La thérapie permet non pas de détruire cette personnalité secondaire, mais d’apprendre à la connaître, à l’appréhender, de faire la paix avec elle. On ne lutte pas contre sa personnalité secondaire, on la rencontre, on se réconcilie avec elle pour laisser entrevoir de plus en plus souvent notre personnalité primaire, notre véritable « soi », notre être profond.
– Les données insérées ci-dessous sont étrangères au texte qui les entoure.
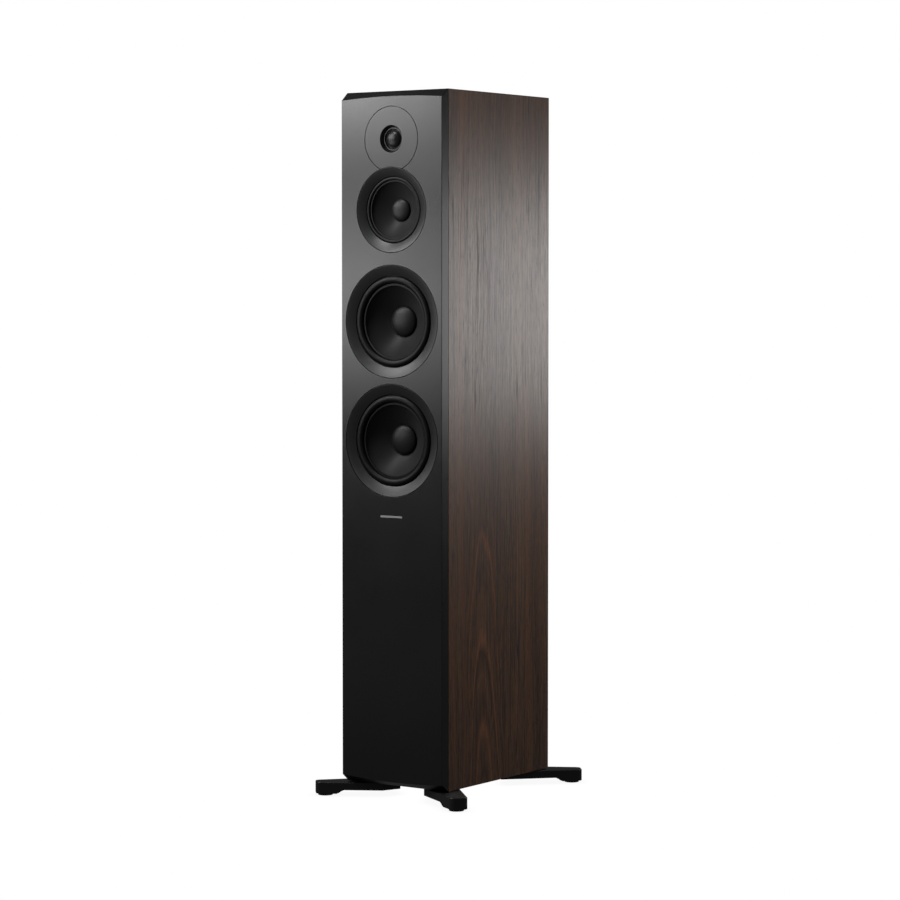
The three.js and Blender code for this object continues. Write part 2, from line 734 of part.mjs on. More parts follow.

En démarrant une thérapie, nous faisons comprendre à la partie de nous qui a été blessée, qu’elle n’a aujourd’hui plus besoin de tous ces mécanismes de protection. Nous faisons comprendre à notre être que la dynamique en place a changé, et que ces couches de personnalité secondaire n’ont plus besoin d’être là en permanence pour nous protéger.
Lorsque le besoin de changement se fait sentir, et que la souffrance des schémas qui se répètent devient insupportable, démarrer un travail thérapeutique, quel qu’il soit, peut être une solution. Notre solution intérieure.